═══ RAW RECORDS

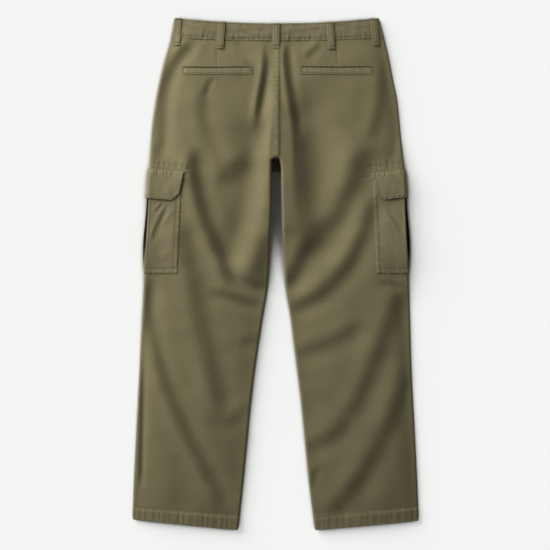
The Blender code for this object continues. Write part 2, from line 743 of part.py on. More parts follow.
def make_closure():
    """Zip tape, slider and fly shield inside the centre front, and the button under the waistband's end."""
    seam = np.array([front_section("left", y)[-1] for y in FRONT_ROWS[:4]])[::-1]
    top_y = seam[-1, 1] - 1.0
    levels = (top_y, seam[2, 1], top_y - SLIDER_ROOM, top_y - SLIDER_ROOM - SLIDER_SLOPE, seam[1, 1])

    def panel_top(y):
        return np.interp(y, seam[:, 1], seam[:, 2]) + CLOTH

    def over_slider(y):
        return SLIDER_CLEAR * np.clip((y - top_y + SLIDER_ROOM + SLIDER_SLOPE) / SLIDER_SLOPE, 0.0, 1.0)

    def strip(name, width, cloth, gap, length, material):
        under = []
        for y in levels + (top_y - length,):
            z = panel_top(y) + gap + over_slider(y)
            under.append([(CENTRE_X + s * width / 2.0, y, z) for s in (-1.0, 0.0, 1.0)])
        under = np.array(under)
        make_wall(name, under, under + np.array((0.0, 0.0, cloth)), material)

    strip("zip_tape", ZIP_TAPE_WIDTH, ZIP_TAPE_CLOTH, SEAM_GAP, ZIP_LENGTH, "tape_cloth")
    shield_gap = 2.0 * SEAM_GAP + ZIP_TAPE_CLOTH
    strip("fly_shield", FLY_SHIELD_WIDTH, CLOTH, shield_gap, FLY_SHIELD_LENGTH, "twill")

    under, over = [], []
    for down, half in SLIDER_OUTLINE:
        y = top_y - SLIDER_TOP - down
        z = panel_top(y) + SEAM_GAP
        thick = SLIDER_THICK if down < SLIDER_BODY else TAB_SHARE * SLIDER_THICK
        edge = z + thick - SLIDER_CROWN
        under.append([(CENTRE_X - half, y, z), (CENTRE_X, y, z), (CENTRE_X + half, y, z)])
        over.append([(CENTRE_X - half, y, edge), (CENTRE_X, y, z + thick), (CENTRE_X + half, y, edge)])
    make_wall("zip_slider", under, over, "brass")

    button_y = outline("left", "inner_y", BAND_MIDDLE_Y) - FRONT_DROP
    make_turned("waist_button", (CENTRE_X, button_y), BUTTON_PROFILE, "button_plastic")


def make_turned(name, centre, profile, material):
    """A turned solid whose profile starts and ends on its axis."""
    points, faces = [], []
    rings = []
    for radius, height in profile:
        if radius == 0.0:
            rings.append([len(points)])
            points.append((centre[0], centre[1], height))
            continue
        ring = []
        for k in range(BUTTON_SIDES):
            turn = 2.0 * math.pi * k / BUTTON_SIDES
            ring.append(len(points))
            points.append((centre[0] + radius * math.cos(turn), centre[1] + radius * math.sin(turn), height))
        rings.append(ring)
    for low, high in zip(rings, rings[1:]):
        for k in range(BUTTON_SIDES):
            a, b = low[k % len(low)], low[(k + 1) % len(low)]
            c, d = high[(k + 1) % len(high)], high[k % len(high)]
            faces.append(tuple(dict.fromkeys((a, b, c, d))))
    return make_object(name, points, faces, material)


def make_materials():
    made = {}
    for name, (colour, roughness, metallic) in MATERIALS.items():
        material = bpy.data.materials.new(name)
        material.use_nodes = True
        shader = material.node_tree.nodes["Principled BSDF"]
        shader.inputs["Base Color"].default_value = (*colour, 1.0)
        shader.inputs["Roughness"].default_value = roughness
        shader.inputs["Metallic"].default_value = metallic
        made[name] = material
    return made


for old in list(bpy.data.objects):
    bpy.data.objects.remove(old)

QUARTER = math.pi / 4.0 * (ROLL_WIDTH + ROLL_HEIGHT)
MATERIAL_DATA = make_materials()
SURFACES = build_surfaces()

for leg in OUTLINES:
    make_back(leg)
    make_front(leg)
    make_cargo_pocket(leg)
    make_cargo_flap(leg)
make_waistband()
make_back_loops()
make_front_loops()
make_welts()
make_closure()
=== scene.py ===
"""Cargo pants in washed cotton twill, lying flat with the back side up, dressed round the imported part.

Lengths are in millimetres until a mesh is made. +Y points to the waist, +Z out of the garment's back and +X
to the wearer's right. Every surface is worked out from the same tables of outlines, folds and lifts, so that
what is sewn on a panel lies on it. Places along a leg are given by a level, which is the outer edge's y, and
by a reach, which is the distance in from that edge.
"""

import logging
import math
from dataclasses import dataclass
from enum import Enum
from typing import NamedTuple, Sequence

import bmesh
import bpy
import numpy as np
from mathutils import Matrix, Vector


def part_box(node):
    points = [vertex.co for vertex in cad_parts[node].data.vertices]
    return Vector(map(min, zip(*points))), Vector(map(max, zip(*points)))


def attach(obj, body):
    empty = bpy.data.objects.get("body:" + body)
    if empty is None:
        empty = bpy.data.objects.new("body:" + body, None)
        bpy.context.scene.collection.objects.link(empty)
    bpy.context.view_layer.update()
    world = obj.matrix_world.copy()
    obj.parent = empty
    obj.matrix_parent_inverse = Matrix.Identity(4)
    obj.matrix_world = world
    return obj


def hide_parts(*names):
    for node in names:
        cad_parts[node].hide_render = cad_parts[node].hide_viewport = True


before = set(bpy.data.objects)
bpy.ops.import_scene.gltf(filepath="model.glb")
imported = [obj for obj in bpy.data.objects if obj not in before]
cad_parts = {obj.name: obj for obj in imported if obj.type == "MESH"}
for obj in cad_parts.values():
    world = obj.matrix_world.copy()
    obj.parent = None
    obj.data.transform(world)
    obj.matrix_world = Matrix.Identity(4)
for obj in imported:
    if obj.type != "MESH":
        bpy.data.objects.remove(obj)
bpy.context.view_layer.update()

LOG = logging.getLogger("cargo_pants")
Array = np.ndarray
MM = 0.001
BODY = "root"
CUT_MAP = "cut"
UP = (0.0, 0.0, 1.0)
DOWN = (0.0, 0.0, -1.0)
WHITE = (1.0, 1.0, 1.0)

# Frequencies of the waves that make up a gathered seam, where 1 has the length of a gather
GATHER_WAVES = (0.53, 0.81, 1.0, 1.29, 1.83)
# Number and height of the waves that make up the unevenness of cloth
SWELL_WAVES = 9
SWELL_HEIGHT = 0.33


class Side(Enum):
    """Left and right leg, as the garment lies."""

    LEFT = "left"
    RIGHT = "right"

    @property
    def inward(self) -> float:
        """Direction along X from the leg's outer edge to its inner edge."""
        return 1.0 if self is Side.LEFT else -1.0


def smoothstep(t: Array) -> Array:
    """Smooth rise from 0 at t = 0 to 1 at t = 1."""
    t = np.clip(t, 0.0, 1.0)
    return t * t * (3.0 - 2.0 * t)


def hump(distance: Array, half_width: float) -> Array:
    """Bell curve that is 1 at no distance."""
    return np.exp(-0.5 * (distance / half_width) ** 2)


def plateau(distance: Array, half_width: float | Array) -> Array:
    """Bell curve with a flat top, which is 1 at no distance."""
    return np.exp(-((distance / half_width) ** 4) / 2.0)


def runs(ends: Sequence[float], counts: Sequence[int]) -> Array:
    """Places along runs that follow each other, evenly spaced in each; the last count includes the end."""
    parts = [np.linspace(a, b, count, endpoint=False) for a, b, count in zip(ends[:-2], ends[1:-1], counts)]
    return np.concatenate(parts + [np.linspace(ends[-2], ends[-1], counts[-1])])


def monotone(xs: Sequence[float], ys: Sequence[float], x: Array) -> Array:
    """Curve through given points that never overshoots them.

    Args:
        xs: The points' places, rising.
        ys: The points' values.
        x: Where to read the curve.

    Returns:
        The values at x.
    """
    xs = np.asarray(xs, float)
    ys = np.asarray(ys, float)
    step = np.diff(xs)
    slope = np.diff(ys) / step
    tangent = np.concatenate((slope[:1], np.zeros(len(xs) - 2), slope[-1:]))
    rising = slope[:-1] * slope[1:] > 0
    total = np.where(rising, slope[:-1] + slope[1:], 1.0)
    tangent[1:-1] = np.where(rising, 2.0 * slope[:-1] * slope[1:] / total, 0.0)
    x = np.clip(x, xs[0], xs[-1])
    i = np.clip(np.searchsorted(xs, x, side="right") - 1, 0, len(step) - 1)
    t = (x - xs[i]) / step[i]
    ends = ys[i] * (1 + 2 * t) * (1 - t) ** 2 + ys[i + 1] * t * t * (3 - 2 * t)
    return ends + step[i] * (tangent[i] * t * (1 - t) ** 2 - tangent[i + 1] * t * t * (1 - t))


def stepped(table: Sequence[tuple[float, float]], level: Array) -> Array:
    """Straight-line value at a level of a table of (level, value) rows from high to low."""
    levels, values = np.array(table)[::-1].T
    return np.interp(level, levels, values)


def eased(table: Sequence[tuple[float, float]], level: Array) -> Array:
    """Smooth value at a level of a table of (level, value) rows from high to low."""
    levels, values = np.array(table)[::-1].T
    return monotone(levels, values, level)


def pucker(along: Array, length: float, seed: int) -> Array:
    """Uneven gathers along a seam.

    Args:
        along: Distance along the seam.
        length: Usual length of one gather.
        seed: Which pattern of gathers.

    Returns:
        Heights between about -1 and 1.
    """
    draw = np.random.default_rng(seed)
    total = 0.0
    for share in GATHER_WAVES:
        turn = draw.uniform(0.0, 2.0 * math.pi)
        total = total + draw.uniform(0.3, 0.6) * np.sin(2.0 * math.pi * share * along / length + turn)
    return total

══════
═══ RAW RECORDS

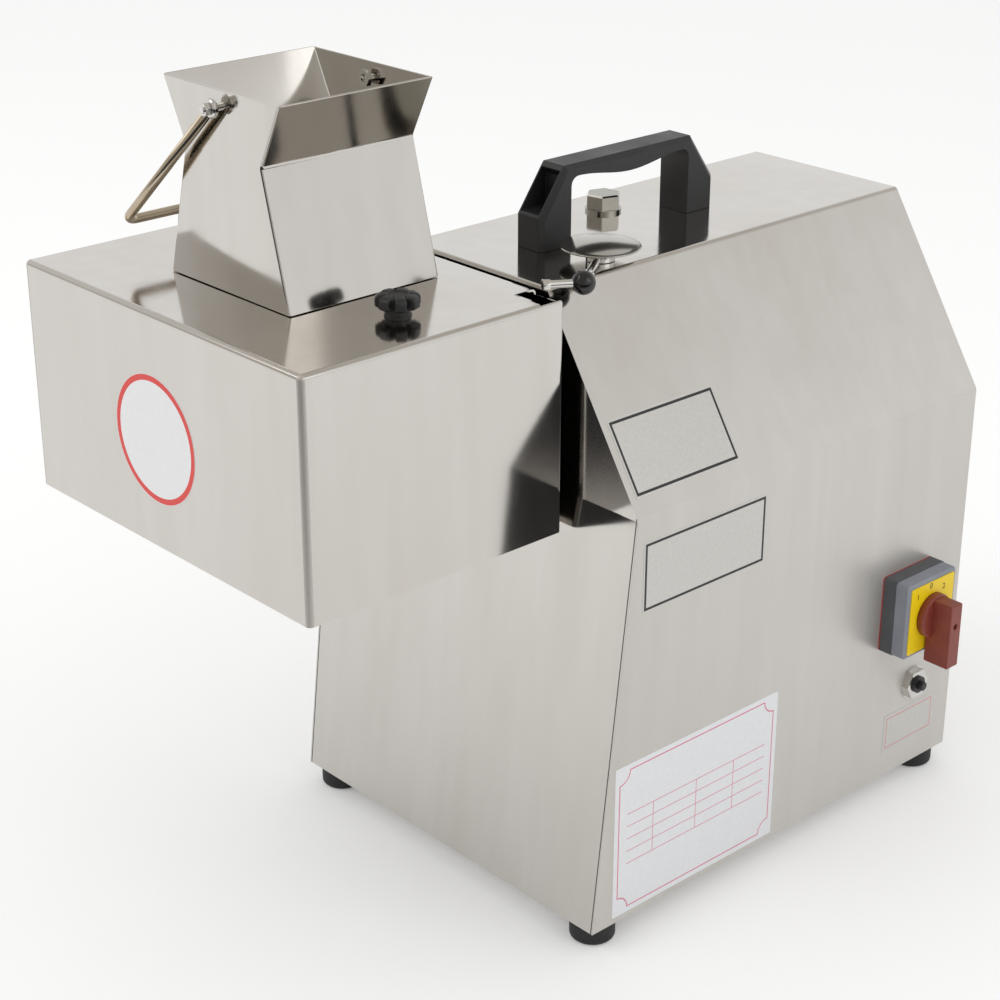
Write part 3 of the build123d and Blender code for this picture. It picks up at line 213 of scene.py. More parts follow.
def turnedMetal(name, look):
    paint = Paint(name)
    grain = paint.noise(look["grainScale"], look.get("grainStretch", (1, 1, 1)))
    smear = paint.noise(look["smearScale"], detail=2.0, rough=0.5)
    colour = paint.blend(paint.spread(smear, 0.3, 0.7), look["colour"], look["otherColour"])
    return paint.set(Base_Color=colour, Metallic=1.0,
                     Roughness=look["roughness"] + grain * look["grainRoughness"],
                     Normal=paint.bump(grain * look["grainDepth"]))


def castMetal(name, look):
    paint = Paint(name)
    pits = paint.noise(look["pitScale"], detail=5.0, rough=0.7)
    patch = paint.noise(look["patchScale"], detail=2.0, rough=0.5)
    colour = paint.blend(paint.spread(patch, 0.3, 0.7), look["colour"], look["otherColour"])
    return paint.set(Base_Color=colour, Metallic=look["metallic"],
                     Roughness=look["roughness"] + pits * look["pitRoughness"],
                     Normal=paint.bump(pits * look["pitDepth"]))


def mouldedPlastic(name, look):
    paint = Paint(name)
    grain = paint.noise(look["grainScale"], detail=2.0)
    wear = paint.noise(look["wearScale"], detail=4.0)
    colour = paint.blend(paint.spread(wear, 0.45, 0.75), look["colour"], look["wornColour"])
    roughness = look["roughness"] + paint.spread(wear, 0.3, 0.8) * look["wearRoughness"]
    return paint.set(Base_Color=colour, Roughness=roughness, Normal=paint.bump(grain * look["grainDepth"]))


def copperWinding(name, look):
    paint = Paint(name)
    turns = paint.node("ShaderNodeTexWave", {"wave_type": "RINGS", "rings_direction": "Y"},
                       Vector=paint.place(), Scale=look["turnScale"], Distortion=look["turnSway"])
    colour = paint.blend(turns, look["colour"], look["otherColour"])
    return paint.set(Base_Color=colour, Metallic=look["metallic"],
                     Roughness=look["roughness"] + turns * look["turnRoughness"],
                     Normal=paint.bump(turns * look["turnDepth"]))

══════
═══ RAW RECORDS

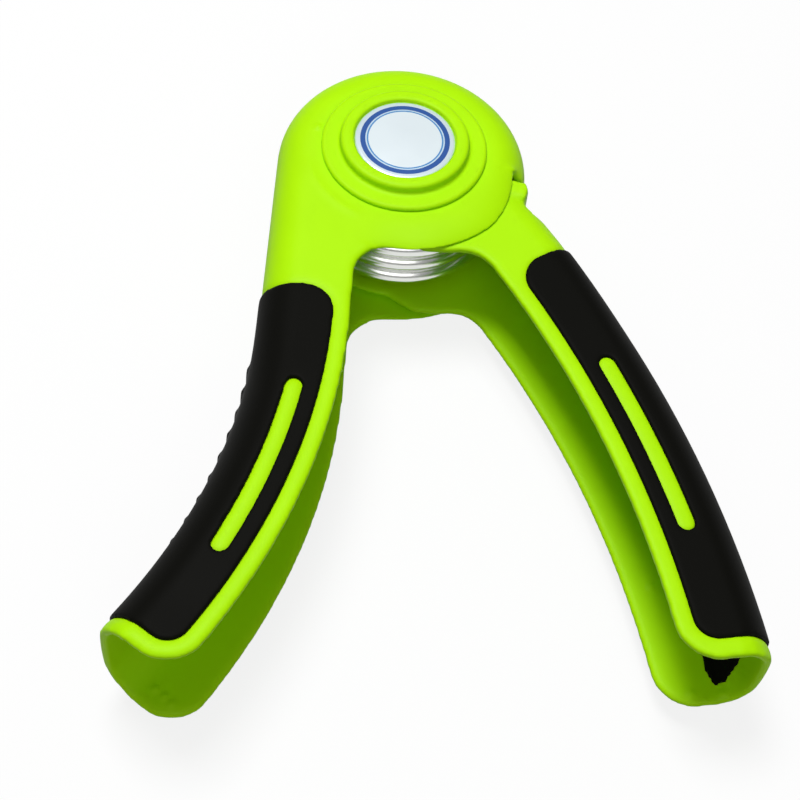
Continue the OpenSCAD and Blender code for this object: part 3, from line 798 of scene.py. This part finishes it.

══════

> _DESCRIPTION OF THE TASK_
Repeat these lines exactly and nothing more: the one containing "obj.parent = None", the one containing "return np.exp(-0.5 *", and all the lines between.

> _RESULT OF THE TASK_
    obj.parent = None
    obj.data.transform(world)
    obj.matrix_world = Matrix.Identity(4)
for obj in imported:
    if obj.type != "MESH":
        bpy.data.objects.remove(obj)
bpy.context.view_layer.update()

LOG = logging.getLogger("cargo_pants")
Array = np.ndarray
MM = 0.001
BODY = "root"
CUT_MAP = "cut"
UP = (0.0, 0.0, 1.0)
DOWN = (0.0, 0.0, -1.0)
WHITE = (1.0, 1.0, 1.0)

# Frequencies of the waves that make up a gathered seam, where 1 has the length of a gather
GATHER_WAVES = (0.53, 0.81, 1.0, 1.29, 1.83)
# Number and height of the waves that make up the unevenness of cloth
SWELL_WAVES = 9
SWELL_HEIGHT = 0.33


class Side(Enum):
    """Left and right leg, as the garment lies."""

    LEFT = "left"
    RIGHT = "right"

    @property
    def inward(self) -> float:
        """Direction along X from the leg's outer edge to its inner edge."""
        return 1.0 if self is Side.LEFT else -1.0


def smoothstep(t: Array) -> Array:
    """Smooth rise from 0 at t = 0 to 1 at t = 1."""
    t = np.clip(t, 0.0, 1.0)
    return t * t * (3.0 - 2.0 * t)


def hump(distance: Array, half_width: float) -> Array:
    """Bell curve that is 1 at no distance."""
    return np.exp(-0.5 * (distance / half_width) ** 2)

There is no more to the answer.